* [Collected material]:
________________
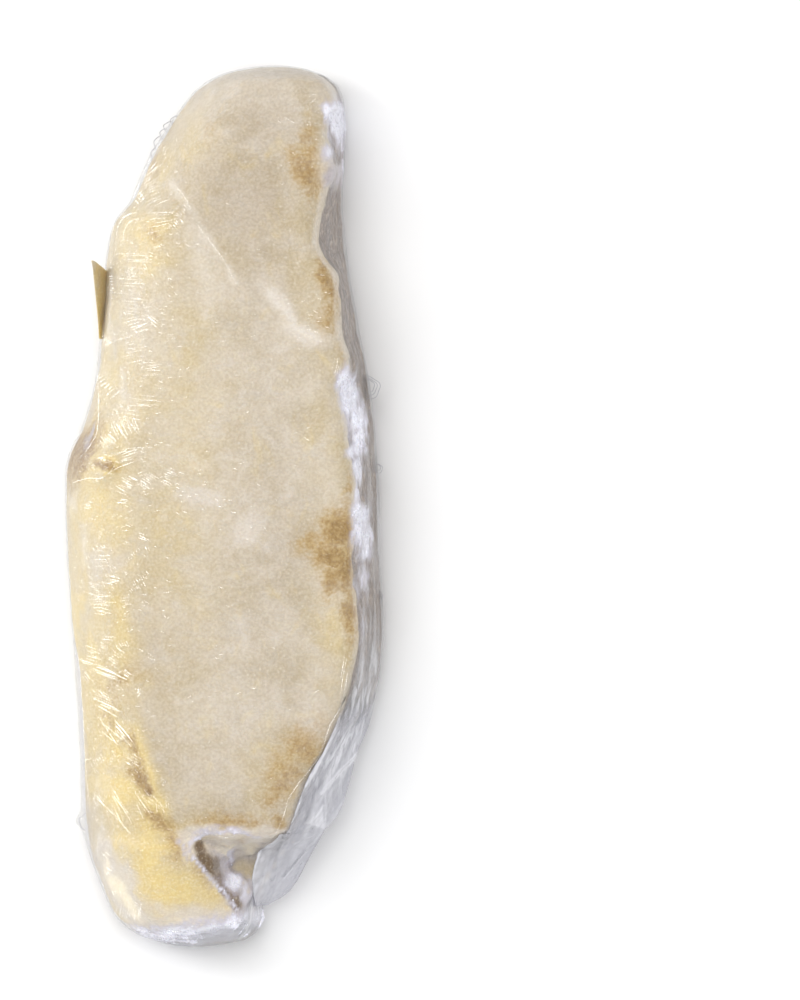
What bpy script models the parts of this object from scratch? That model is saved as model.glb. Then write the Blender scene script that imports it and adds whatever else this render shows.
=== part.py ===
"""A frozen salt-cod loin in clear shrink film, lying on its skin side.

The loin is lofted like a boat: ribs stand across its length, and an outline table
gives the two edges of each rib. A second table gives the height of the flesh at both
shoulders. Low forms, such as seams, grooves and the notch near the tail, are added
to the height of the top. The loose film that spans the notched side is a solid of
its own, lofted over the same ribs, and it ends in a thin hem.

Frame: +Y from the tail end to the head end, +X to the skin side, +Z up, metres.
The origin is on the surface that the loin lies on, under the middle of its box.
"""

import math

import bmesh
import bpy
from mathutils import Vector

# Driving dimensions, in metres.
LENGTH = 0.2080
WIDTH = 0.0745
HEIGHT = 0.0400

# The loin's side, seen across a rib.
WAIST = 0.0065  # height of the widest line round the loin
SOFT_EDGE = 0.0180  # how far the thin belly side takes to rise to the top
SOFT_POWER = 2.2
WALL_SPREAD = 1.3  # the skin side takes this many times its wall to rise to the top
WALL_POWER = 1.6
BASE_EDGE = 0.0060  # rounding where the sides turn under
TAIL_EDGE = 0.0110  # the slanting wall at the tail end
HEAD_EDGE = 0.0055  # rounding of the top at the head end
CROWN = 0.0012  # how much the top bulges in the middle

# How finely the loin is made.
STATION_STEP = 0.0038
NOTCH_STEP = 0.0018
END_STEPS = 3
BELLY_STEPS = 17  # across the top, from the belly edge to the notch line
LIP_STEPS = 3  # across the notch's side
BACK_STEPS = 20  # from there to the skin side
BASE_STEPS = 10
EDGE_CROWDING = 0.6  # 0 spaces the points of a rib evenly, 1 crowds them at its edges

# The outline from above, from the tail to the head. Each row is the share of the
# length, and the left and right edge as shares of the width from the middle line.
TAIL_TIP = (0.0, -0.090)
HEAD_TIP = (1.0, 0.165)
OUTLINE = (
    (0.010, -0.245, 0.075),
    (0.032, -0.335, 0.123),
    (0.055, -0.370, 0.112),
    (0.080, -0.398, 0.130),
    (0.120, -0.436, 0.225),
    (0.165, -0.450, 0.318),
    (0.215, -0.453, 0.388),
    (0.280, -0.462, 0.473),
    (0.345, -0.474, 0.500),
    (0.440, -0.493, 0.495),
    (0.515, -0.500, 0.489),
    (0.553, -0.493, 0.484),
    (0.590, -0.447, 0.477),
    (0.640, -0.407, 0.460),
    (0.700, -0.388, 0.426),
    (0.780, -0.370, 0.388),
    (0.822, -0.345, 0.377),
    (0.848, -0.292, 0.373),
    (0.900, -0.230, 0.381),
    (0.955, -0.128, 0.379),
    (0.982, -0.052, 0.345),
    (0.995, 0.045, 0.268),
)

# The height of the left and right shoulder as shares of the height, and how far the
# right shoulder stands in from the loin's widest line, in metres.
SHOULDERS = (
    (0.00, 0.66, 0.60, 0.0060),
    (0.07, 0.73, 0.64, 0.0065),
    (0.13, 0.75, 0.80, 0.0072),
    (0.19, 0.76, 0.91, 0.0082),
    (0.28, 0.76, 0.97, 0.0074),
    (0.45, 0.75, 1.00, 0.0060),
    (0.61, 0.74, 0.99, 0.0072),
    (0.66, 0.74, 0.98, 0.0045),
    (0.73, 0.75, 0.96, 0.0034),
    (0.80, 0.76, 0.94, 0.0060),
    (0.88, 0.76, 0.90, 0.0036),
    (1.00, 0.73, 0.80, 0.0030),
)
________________
* [Set exercise]: Restate the whole listing exactly.

* [Solution]:
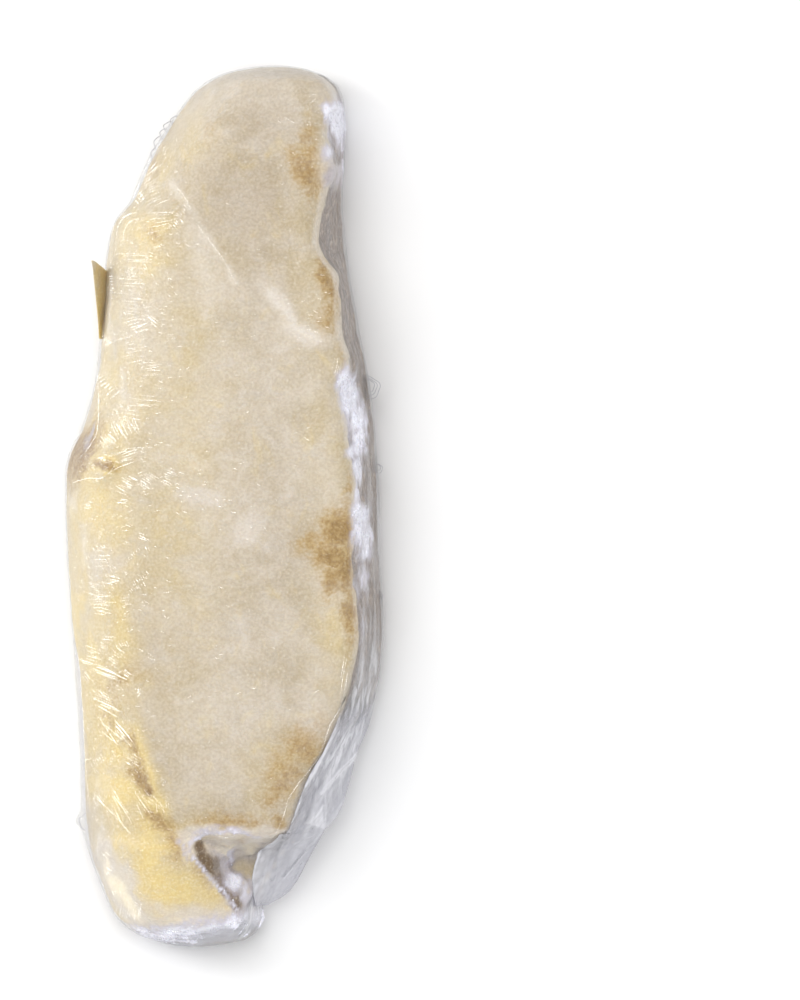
What bpy script models the parts of this object from scratch? That model is saved as model.glb. Then write the Blender scene script that imports it and adds whatever else this render shows.
=== part.py ===
"""A frozen salt-cod loin in clear shrink film, lying on its skin side.

The loin is lofted like a boat: ribs stand across its length, and an outline table
gives the two edges of each rib. A second table gives the height of the flesh at both
shoulders. Low forms, such as seams, grooves and the notch near the tail, are added
to the height of the top. The loose film that spans the notched side is a solid of
its own, lofted over the same ribs, and it ends in a thin hem.

Frame: +Y from the tail end to the head end, +X to the skin side, +Z up, metres.
The origin is on the surface that the loin lies on, under the middle of its box.
"""

import math

import bmesh
import bpy
from mathutils import Vector

# Driving dimensions, in metres.
LENGTH = 0.2080
WIDTH = 0.0745
HEIGHT = 0.0400

# The loin's side, seen across a rib.
WAIST = 0.0065  # height of the widest line round the loin
SOFT_EDGE = 0.0180  # how far the thin belly side takes to rise to the top
SOFT_POWER = 2.2
WALL_SPREAD = 1.3  # the skin side takes this many times its wall to rise to the top
WALL_POWER = 1.6
BASE_EDGE = 0.0060  # rounding where the sides turn under
TAIL_EDGE = 0.0110  # the slanting wall at the tail end
HEAD_EDGE = 0.0055  # rounding of the top at the head end
CROWN = 0.0012  # how much the top bulges in the middle

# How finely the loin is made.
STATION_STEP = 0.0038
NOTCH_STEP = 0.0018
END_STEPS = 3
BELLY_STEPS = 17  # across the top, from the belly edge to the notch line
LIP_STEPS = 3  # across the notch's side
BACK_STEPS = 20  # from there to the skin side
BASE_STEPS = 10
EDGE_CROWDING = 0.6  # 0 spaces the points of a rib evenly, 1 crowds them at its edges

# The outline from above, from the tail to the head. Each row is the share of the
# length, and the left and right edge as shares of the width from the middle line.
TAIL_TIP = (0.0, -0.090)
HEAD_TIP = (1.0, 0.165)
OUTLINE = (
    (0.010, -0.245, 0.075),
    (0.032, -0.335, 0.123),
    (0.055, -0.370, 0.112),
    (0.080, -0.398, 0.130),
    (0.120, -0.436, 0.225),
    (0.165, -0.450, 0.318),
    (0.215, -0.453, 0.388),
    (0.280, -0.462, 0.473),
    (0.345, -0.474, 0.500),
    (0.440, -0.493, 0.495),
    (0.515, -0.500, 0.489),
    (0.553, -0.493, 0.484),
    (0.590, -0.447, 0.477),
    (0.640, -0.407, 0.460),
    (0.700, -0.388, 0.426),
    (0.780, -0.370, 0.388),
    (0.822, -0.345, 0.377),
    (0.848, -0.292, 0.373),
    (0.900, -0.230, 0.381),
    (0.955, -0.128, 0.379),
    (0.982, -0.052, 0.345),
    (0.995, 0.045, 0.268),
)

# The height of the left and right shoulder as shares of the height, and how far the
# right shoulder stands in from the loin's widest line, in metres.
SHOULDERS = (
    (0.00, 0.66, 0.60, 0.0060),
    (0.07, 0.73, 0.64, 0.0065),
    (0.13, 0.75, 0.80, 0.0072),
    (0.19, 0.76, 0.91, 0.0082),
    (0.28, 0.76, 0.97, 0.0074),
    (0.45, 0.75, 1.00, 0.0060),
    (0.61, 0.74, 0.99, 0.0072),
    (0.66, 0.74, 0.98, 0.0045),
    (0.73, 0.75, 0.96, 0.0034),
    (0.80, 0.76, 0.94, 0.0060),
    (0.88, 0.76, 0.90, 0.0036),
    (1.00, 0.73, 0.80, 0.0030),
)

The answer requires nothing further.